Start of DATA PROVIDED

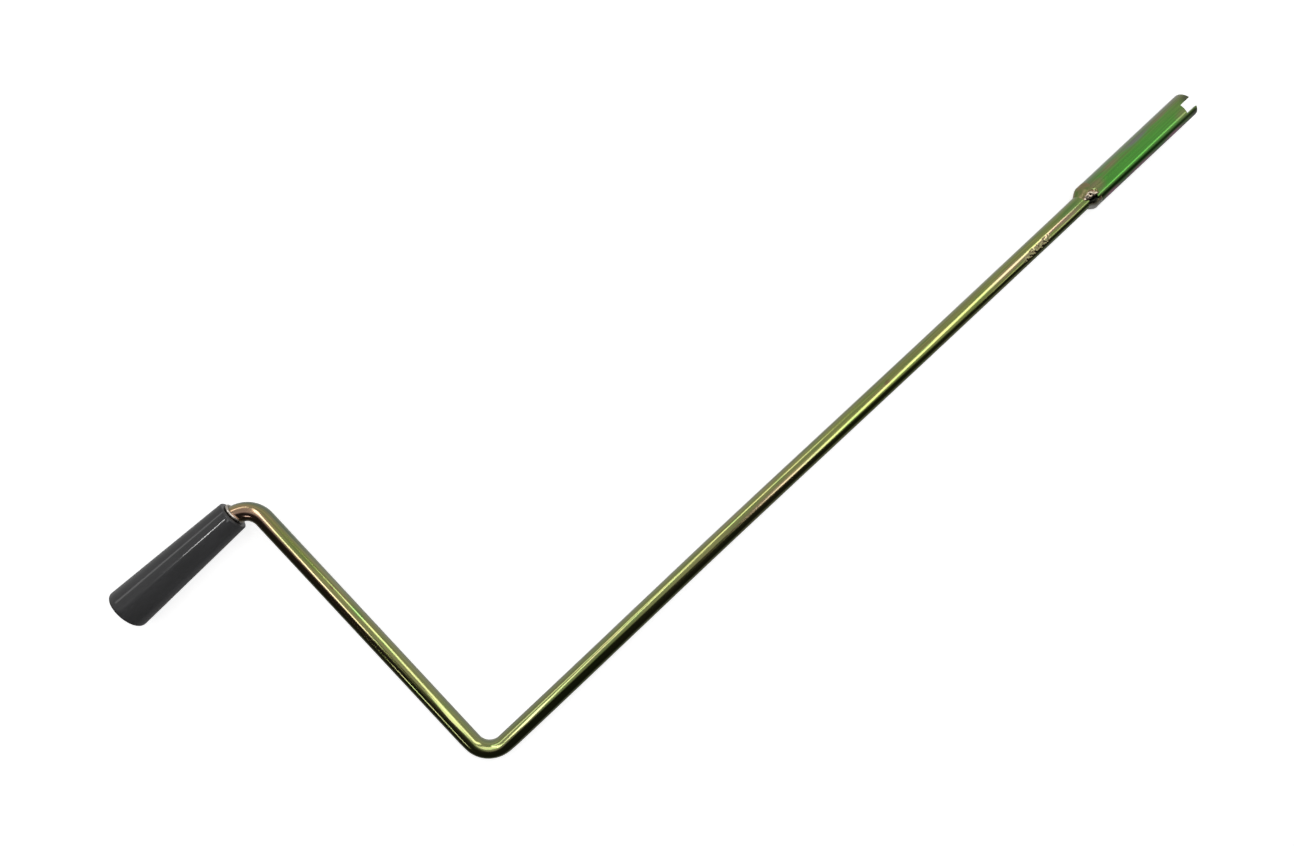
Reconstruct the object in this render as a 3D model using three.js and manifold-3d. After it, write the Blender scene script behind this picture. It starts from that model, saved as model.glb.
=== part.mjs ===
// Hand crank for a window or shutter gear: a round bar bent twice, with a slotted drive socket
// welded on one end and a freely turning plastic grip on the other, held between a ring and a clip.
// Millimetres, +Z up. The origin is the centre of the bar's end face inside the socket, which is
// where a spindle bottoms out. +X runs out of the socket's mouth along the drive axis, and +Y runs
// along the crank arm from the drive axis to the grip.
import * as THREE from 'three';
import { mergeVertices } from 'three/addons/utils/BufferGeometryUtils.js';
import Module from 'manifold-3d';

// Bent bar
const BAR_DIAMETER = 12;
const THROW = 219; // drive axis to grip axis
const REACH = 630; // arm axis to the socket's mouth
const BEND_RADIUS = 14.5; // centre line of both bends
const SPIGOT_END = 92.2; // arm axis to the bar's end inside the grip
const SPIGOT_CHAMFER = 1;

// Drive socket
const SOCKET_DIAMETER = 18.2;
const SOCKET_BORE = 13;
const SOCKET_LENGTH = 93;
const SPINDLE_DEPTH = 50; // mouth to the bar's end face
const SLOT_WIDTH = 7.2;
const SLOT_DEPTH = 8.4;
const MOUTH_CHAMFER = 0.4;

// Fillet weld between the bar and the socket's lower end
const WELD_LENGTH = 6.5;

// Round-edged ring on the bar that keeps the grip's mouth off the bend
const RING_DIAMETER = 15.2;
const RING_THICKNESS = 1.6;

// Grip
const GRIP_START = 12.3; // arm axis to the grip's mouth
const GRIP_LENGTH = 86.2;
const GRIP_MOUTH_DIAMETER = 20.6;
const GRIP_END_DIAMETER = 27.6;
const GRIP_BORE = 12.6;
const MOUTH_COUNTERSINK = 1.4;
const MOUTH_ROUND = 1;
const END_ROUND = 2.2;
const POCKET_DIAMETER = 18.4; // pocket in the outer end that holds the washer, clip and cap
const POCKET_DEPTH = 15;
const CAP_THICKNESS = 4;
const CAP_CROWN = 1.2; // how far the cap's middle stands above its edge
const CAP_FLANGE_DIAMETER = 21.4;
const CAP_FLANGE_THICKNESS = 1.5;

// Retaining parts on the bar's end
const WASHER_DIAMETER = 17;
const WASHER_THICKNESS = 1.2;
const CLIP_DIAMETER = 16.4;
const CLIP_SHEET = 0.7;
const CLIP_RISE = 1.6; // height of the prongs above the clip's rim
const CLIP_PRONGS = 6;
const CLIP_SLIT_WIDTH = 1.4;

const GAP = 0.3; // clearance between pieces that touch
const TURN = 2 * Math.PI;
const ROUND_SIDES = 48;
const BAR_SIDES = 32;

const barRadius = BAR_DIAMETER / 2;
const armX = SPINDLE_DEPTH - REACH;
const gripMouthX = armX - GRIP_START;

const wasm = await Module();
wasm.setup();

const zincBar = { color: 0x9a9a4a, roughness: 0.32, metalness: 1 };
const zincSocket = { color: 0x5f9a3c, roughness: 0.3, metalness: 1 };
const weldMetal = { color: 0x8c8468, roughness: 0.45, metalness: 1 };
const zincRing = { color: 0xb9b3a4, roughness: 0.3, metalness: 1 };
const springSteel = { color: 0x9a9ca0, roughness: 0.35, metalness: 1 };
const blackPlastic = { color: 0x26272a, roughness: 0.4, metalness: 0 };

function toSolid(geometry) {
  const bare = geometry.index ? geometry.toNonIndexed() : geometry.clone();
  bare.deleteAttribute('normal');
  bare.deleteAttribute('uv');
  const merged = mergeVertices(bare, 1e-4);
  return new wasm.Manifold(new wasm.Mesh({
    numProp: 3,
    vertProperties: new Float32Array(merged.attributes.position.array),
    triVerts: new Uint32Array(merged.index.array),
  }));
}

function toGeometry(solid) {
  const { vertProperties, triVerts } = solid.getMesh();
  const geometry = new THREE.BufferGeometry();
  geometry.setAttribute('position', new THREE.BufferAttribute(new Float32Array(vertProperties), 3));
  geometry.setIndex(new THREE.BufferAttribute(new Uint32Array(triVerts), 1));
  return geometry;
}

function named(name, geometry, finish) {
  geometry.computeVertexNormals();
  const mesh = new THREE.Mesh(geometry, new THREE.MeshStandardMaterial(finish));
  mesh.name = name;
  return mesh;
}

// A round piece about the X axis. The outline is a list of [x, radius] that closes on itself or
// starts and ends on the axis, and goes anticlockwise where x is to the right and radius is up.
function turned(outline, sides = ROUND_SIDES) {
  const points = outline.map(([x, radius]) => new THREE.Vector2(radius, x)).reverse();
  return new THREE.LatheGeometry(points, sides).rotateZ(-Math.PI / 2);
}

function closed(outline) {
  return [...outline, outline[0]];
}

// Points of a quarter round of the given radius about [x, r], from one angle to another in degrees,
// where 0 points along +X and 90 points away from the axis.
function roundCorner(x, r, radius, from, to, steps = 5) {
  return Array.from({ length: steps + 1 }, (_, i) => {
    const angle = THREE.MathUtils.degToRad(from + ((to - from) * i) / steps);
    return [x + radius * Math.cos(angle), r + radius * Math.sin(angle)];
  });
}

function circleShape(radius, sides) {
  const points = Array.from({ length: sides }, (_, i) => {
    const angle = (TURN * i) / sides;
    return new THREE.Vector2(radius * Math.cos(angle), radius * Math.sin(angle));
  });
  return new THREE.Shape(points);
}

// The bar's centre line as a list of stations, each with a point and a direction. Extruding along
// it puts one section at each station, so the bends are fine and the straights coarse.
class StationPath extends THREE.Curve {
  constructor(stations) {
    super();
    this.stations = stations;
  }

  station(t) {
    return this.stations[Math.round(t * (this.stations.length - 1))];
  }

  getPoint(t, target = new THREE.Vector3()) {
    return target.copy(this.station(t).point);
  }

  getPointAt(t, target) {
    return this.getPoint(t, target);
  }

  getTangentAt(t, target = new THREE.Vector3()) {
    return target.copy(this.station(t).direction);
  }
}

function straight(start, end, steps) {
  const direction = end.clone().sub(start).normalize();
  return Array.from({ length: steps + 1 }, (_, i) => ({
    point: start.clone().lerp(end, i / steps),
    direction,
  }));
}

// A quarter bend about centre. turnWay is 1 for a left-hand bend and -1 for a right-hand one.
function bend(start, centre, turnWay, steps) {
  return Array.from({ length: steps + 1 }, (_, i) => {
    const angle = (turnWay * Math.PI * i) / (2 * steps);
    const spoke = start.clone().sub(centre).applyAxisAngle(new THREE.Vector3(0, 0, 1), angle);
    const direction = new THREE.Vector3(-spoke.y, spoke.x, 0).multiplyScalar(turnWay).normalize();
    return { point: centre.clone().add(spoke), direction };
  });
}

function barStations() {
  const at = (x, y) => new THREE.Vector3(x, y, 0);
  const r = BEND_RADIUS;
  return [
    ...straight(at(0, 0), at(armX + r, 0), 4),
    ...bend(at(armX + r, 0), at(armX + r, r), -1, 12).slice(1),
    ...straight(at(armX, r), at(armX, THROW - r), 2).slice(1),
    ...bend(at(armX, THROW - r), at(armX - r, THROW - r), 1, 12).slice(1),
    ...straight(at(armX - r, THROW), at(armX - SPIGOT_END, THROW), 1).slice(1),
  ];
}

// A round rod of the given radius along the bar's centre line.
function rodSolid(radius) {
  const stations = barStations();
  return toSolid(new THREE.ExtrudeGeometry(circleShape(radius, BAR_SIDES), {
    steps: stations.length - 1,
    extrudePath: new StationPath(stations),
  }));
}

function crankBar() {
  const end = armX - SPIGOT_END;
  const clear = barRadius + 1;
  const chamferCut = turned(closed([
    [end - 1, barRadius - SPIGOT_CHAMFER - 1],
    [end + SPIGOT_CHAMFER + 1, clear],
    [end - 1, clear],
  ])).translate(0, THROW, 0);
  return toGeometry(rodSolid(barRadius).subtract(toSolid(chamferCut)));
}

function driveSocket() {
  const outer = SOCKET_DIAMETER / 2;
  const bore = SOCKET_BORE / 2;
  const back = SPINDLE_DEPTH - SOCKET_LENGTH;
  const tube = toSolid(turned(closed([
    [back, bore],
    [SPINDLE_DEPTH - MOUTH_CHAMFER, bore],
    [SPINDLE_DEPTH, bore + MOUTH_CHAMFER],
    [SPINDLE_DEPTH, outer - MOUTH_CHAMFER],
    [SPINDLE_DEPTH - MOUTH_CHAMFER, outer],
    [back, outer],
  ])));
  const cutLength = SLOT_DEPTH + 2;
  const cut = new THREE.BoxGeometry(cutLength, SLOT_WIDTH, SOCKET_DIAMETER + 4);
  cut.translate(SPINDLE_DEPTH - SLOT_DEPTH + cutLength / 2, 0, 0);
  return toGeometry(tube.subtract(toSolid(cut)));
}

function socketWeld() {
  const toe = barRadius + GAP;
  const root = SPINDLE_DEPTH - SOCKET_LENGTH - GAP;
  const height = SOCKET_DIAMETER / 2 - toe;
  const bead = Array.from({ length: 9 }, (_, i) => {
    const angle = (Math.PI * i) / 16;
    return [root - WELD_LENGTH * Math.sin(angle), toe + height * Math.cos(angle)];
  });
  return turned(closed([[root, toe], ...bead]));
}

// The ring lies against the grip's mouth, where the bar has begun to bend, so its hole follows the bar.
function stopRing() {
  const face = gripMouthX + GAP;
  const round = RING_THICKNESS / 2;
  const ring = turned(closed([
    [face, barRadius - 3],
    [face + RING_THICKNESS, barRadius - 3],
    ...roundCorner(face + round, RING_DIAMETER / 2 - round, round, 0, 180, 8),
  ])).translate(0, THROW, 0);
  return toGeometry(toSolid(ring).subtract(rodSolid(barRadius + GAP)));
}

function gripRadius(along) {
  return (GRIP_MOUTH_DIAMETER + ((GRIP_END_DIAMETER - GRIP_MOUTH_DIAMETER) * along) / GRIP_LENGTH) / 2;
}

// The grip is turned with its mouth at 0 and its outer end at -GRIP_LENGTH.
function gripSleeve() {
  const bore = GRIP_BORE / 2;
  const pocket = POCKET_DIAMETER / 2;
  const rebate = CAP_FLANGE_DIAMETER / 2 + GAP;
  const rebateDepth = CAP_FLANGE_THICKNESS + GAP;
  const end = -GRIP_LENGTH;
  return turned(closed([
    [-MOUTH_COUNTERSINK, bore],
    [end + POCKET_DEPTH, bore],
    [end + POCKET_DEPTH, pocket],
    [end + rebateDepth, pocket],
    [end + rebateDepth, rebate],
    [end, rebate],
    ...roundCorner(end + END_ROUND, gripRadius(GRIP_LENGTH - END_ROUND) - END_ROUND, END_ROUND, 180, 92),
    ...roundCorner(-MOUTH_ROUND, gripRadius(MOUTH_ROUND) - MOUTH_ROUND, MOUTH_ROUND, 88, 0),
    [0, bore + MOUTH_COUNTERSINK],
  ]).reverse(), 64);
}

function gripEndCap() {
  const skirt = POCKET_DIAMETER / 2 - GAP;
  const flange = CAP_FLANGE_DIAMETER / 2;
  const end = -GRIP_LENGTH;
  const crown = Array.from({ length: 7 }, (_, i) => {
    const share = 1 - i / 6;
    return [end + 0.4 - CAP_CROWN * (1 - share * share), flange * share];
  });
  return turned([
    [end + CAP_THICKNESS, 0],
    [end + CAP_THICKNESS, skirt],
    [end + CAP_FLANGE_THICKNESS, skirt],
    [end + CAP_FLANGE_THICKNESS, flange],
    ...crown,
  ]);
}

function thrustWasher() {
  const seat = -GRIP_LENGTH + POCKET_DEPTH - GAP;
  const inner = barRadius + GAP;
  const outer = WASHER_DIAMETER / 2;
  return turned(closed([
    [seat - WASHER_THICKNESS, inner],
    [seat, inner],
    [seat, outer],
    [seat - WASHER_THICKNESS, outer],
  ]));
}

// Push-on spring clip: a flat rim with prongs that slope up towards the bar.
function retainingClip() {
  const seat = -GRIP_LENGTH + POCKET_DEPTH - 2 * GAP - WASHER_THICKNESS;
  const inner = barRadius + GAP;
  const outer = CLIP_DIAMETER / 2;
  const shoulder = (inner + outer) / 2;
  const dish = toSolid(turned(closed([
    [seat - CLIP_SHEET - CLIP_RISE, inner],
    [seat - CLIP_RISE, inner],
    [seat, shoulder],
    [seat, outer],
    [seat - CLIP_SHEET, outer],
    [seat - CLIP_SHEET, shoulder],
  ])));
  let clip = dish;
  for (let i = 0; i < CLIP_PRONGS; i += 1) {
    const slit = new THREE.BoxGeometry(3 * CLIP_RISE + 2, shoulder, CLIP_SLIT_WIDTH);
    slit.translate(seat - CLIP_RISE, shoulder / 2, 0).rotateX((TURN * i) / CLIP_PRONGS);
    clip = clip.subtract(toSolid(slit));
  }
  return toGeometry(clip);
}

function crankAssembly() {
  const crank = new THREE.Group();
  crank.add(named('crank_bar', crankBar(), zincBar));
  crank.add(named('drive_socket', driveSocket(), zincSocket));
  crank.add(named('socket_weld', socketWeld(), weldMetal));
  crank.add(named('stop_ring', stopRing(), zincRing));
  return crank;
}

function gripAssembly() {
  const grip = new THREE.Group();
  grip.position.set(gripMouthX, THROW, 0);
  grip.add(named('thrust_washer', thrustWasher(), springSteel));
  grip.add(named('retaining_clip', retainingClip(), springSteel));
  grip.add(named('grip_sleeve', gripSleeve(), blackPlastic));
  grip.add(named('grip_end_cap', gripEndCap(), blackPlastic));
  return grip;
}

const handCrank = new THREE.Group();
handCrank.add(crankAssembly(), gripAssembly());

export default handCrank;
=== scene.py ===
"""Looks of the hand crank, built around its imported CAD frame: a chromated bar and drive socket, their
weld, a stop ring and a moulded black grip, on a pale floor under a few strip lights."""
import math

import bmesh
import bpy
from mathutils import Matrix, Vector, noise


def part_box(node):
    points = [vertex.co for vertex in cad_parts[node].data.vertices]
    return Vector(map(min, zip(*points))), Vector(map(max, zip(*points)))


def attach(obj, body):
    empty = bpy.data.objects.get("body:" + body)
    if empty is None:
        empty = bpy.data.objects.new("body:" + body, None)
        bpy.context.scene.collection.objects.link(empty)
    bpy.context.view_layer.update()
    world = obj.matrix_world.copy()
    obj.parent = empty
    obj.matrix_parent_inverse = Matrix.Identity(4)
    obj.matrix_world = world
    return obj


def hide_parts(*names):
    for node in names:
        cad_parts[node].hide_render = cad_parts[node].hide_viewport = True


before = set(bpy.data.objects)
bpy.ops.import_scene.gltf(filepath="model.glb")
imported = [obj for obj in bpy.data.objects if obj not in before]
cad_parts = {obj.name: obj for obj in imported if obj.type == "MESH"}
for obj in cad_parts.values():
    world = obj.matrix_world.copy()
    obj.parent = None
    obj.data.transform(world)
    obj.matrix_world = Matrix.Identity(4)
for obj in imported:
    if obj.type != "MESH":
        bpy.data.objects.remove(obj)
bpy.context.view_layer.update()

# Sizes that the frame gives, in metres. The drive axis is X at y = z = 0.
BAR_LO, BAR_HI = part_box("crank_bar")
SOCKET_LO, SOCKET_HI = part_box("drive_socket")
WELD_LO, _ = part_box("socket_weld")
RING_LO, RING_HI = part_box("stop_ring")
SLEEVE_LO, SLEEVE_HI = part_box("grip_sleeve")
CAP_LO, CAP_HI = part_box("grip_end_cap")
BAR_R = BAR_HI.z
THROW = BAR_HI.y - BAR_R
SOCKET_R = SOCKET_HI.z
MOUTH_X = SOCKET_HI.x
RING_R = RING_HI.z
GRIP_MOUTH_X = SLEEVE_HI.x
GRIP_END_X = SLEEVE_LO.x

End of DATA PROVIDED

__OBJECTIVE__
Return only the lines from the beginning of the material up to and including the line with "const RING_THICKNESS = 1.6;", exactly as written.

__RESULT OF THE EXERCISE__
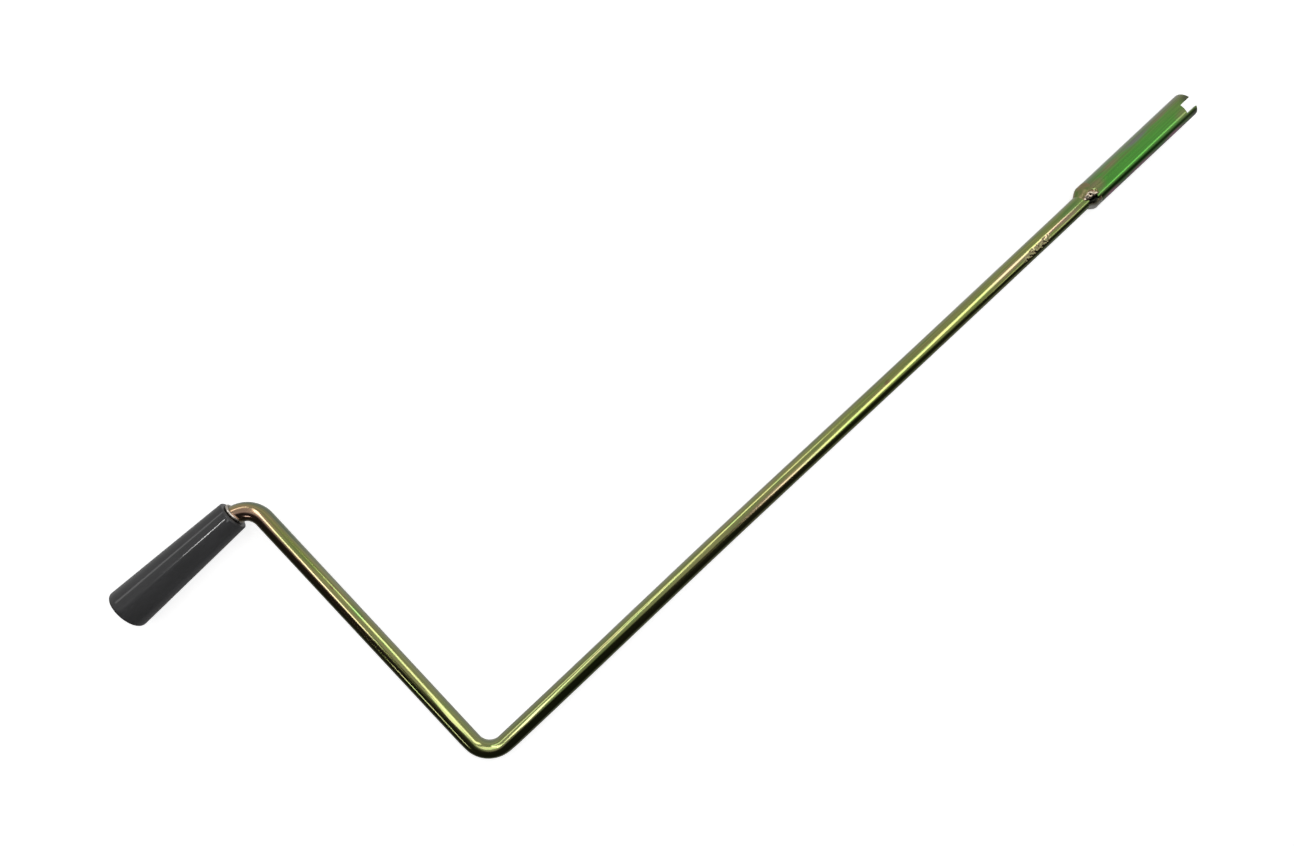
Reconstruct the object in this render as a 3D model using three.js and manifold-3d. After it, write the Blender scene script behind this picture. It starts from that model, saved as model.glb.
=== part.mjs ===
// Hand crank for a window or shutter gear: a round bar bent twice, with a slotted drive socket
// welded on one end and a freely turning plastic grip on the other, held between a ring and a clip.
// Millimetres, +Z up. The origin is the centre of the bar's end face inside the socket, which is
// where a spindle bottoms out. +X runs out of the socket's mouth along the drive axis, and +Y runs
// along the crank arm from the drive axis to the grip.
import * as THREE from 'three';
import { mergeVertices } from 'three/addons/utils/BufferGeometryUtils.js';
import Module from 'manifold-3d';

// Bent bar
const BAR_DIAMETER = 12;
const THROW = 219; // drive axis to grip axis
const REACH = 630; // arm axis to the socket's mouth
const BEND_RADIUS = 14.5; // centre line of both bends
const SPIGOT_END = 92.2; // arm axis to the bar's end inside the grip
const SPIGOT_CHAMFER = 1;

// Drive socket
const SOCKET_DIAMETER = 18.2;
const SOCKET_BORE = 13;
const SOCKET_LENGTH = 93;
const SPINDLE_DEPTH = 50; // mouth to the bar's end face
const SLOT_WIDTH = 7.2;
const SLOT_DEPTH = 8.4;
const MOUTH_CHAMFER = 0.4;

// Fillet weld between the bar and the socket's lower end
const WELD_LENGTH = 6.5;

// Round-edged ring on the bar that keeps the grip's mouth off the bend
const RING_DIAMETER = 15.2;
const RING_THICKNESS = 1.6;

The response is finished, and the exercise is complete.